Trocas como a de Bananeiras, Caruaru e Mogi inspiraram a criação do Banco de Boas Práticas, uma plataforma de consulta aberta da Raps, rede apartidária que soma mais de 670 pessoas, das quais 141 estão no exercício de mandato eletivo – dois governadores, sete senadores, 32 deputados federais, 41 deputados estaduais, dois deputados distritais, 17 prefeitos e 41 vereadores.
Mônica Sodré, diretora executiva da entidade, disse que o objetivo da plataforma é deixar à disposição de todos iniciativas que já foram implementadas e testadas por líderes da rede. “Ali estão as sementes das soluções que queremos ver implementadas”, disse ela ao Estadão.
Para Sodré, que é cientista política, a descontinuidade de políticas públicas e o desconhecimento de gestores e legisladores a respeito da Agenda 2030 dificultam o avanço do tema no País. Tudo isso se soma ao pouco envolvimento do governo federal com a pauta.
A especialista lembra a extinção, em 2019, da Comissão Nacional para os Objetivos de Desenvolvimento Sustentável (CNODS), em episódio que ficou conhecido como “revogaço”. “É mais um dos elementos que ajuda a colocar luz sobre a não prioridade do governo federal.” Hoje, segundo ela, o desenvolvimento de metodologias para acompanhar a implementação dos 17 Objetivos de Desenvolvimento Sustentável em nível municipal fica a cargo da sociedade civil, que tem realizado um bom trabalho.
Embora não haja um incentivo nacional para atingir os objetivos, o governo de São Paulo prevê um prêmio para municípios paulistas que reduzirem as desigualdades regionais em quatro áreas previstas na Agenda 2030: educação, saúde, segurança e desenvolvimento socioeconômico. O montante de R$ 10 milhões para gastar com algum convênio com o Estado será distribuído entre 35 municípios que apresentarem melhores resultados.
“Há uma maior preocupação das cidades com o desenvolvimento sustentável. O oferecimento de graça às prefeituras de um ambiente de cooperação, com direito a cursos, capacitações, ‘lives’ e orientações contínuas tem funcionado”, afirmou o secretário de Desenvolvimento Regional, Marco Vinholi.
O município de Penápolis (SP), a 480 km da capital, resolveu dar um passo atrás antes de implementar qualquer política pública da Agenda 2030. Logo nos primeiros dias de gestão, o prefeito Caique Rossi (PSD) assinou um decreto criando a Comissão de Estudos para Implantação da Agenda de Desenvolvimento Sustentável na cidade. “O município nunca vibrou a ideia de sustentabilidade. Então, precisávamos criar uma cultura e fazer com que todo o secretariado conhecesse a Agenda”, afirmou ele.
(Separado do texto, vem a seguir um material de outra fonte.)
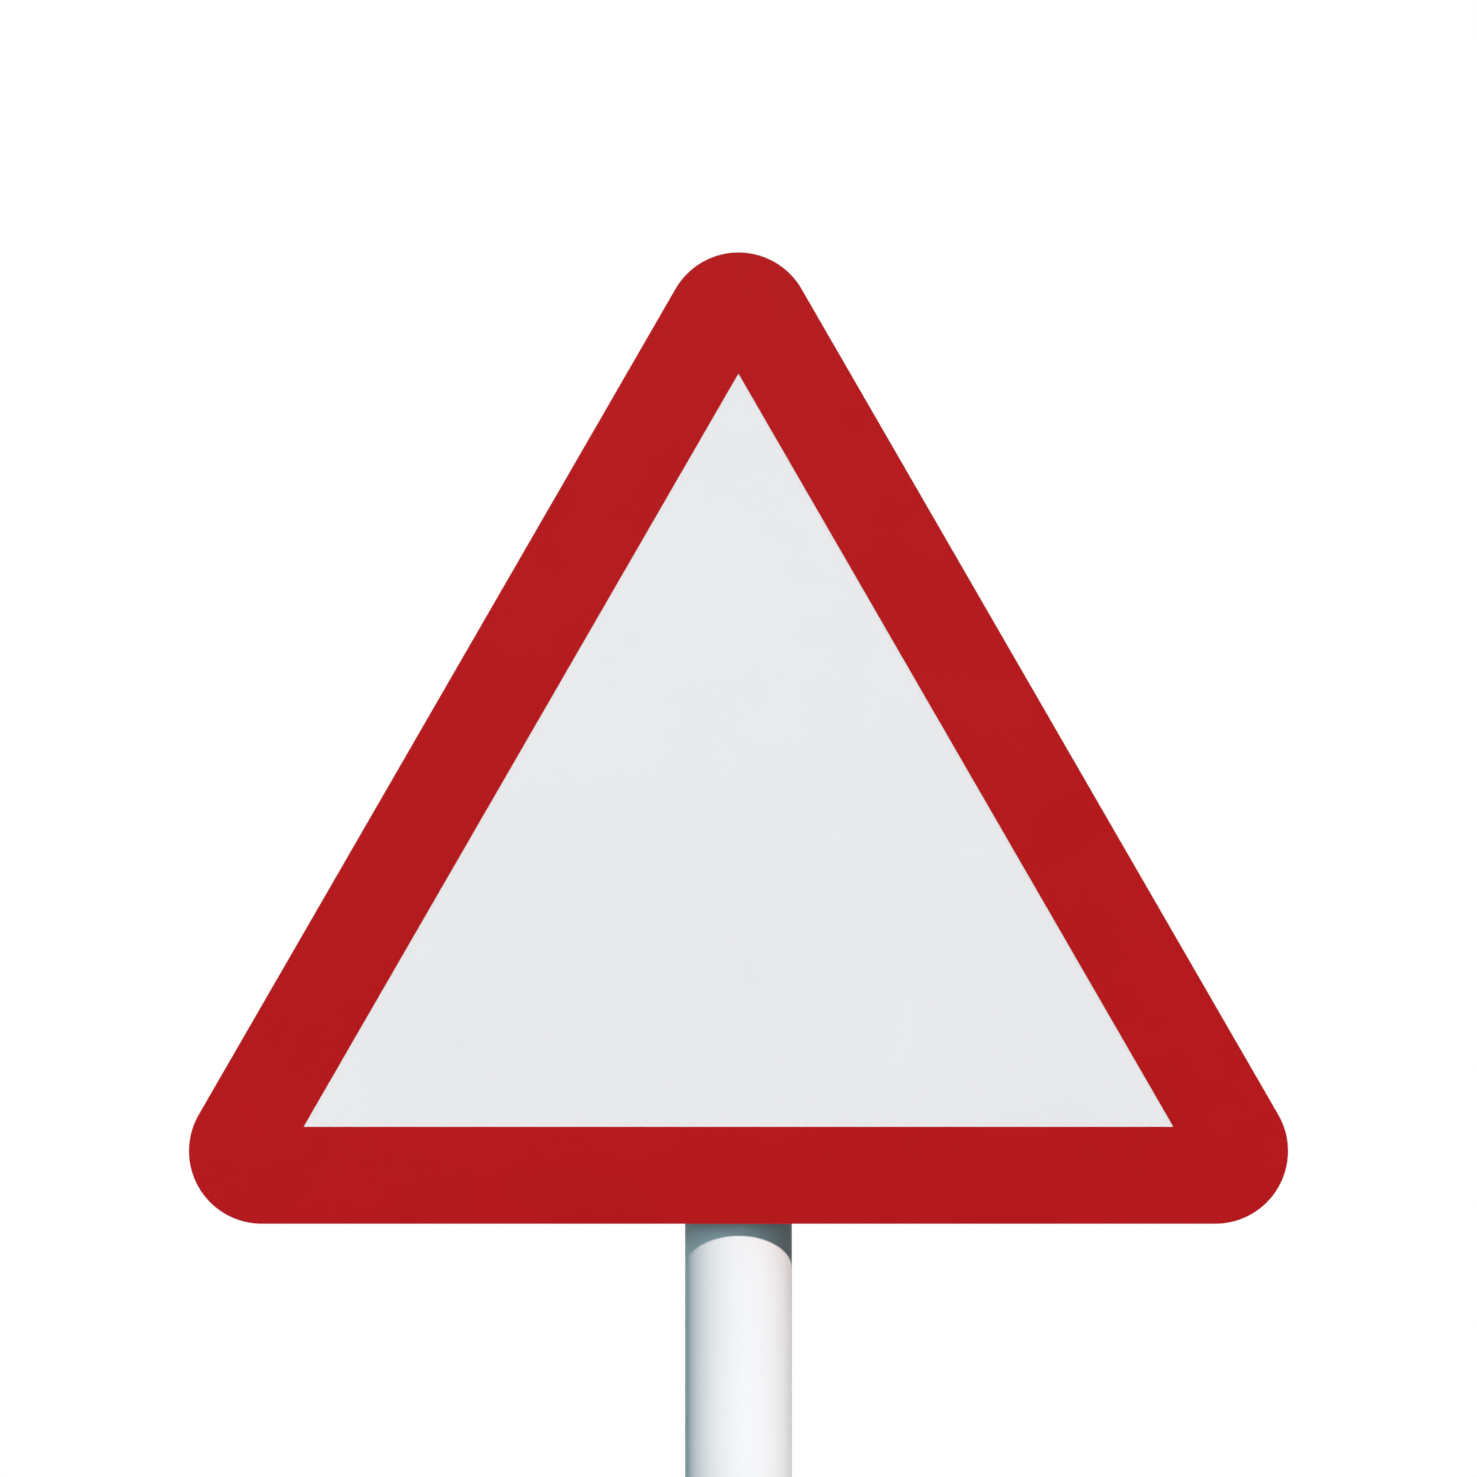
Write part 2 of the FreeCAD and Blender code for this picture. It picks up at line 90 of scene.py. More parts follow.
# Nodes: the Mix node's sockets for colours, and the span that holds most of a noise's values
MIX_FIRST = 6
MIX_SECOND = 7
MIX_RESULT = 2
NOISE_LOW = 0.3
NOISE_HIGH = 0.7
ONE_BOUNCE = 1.0

# Sign face
CORNER_RADIUS = 0.05625
BORDER_WIDTH = 0.075
PLATE_EDGE = 0.0004
SHEET_EDGE = 0.00008
SHEETING_GRAIN = 2200.0

# Post
POST_WALL = 0.0032
COATING = 0.0005
COATING_LIP = 0.0004
COATING_LIP_STEPS = 6
COATING_GLOSS_LOW = 0.52
COATING_GLOSS_HIGH = 0.62
COATING_SPECULAR = 0.1
COATING_SOFTNESS = 0.27
TUBE_END_CHAMFER = 0.0006

# Ground bar's hole, in a square patch of the wall's grid that reaches BAR_PATCH steps each way.
# The loops round it stand at these shares of the way from the patch's border to the hole.
BAR_HOLE_RADIUS = 0.007
BAR_HOLE_RISE = 0.1
BAR_PATCH = 4
BAR_LOOP_SHARES = (0.4, 0.75, 1.0)

# Post cap
CAP_WALL = 0.002
CAP_SHOULDER = 0.0038
CAP_FLAT_RADIUS = 0.024
CAP_CENTRE_RADIUS = 0.0003
CAP_EDGE_RADIUS = 0.0022
CAP_BREAK_RADIUS = 0.06
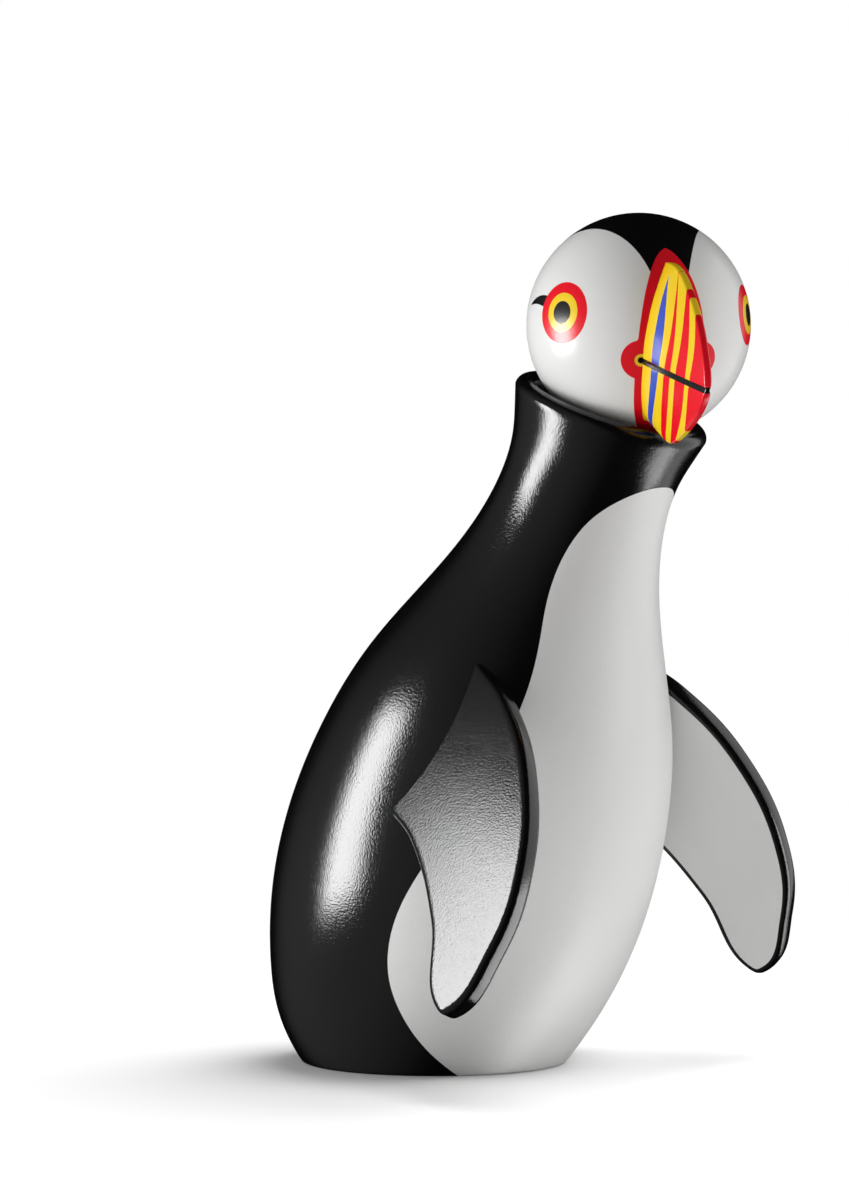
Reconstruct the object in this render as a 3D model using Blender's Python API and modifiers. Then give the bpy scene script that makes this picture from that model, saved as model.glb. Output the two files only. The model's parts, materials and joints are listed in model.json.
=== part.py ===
"""Turned wooden puffin with a ball head that turns, tilts and nods on a spring-loaded swivel.

Metres, +Z up. The bird looks along -Y, its left wing is at +X, and the origin is the point
where the leaning axis of the turned body meets the surface that the bird stands on.
"""
import math

import bmesh
import bpy
from mathutils import Matrix, Vector

MM = 0.001

# General clearances
SEAT_GAP = 0.3 * MM            # between glued or resting faces
RUN_GAP = 0.2 * MM             # between turning faces
OVERCUT = 2.0 * MM             # how far a cutter runs past the face that it opens

# Body: a teardrop turned on an axis that leans forward, then sawn level underneath
LEAN = math.radians(21.4)
BODY_WAIST_POINTS = [          # station along the axis, radius there
    (-14.0 * MM, 6.6 * MM),
    (-8.0 * MM, 13.8 * MM),
    (0.0 * MM, 22.1 * MM),
    (10.0 * MM, 27.5 * MM),
    (25.0 * MM, 31.5 * MM),
    (40.0 * MM, 32.6 * MM),
    (55.0 * MM, 31.2 * MM),
    (70.0 * MM, 27.4 * MM),
    (90.0 * MM, 18.9 * MM),
    (105.0 * MM, 14.9 * MM),
    (114.0 * MM, 15.0 * MM),
]
BODY_ROUND_END = -17.0 * MM    # station of the bottom pole before it is sawn off
PROFILE_STEPS = 3              # points worked out between two of the points above
BODY_TURN_STEPS = 56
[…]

A Comissão é composta por oito integrantes da equipe de governo e oito da sociedade civil e comunidade científica. A ideia é fazer um diagnóstico da cidade, mapeando quais iniciativas já existem e funcionam para, então, saber o que ainda precisa ser criado. “O resultado desse grupo de estudos será a elaboração de um relatório com as políticas públicas que a cidade teria condições de implantar.”
O Saneamento Solidário foi uma das ideias que surgiu a partir de discussões na comissão e deve começar a rodar em formato piloto ainda no primeiro semestre. O programa propõe melhorar a limpeza urbana a partir da ajuda da população. Em cada bairro, moradores vão se juntar em grupos para escolher quem serão os responsáveis por executar a limpeza urbana no local. Os escolhidos vão receber pela execução da limpeza de acordo com a metragem: a expectativa é que 5 km de limpeza feita gere uma renda de R$ 600 por mês.
Procurados, o Ministério do Meio Ambiente e o Itamaraty não quiseram comentar.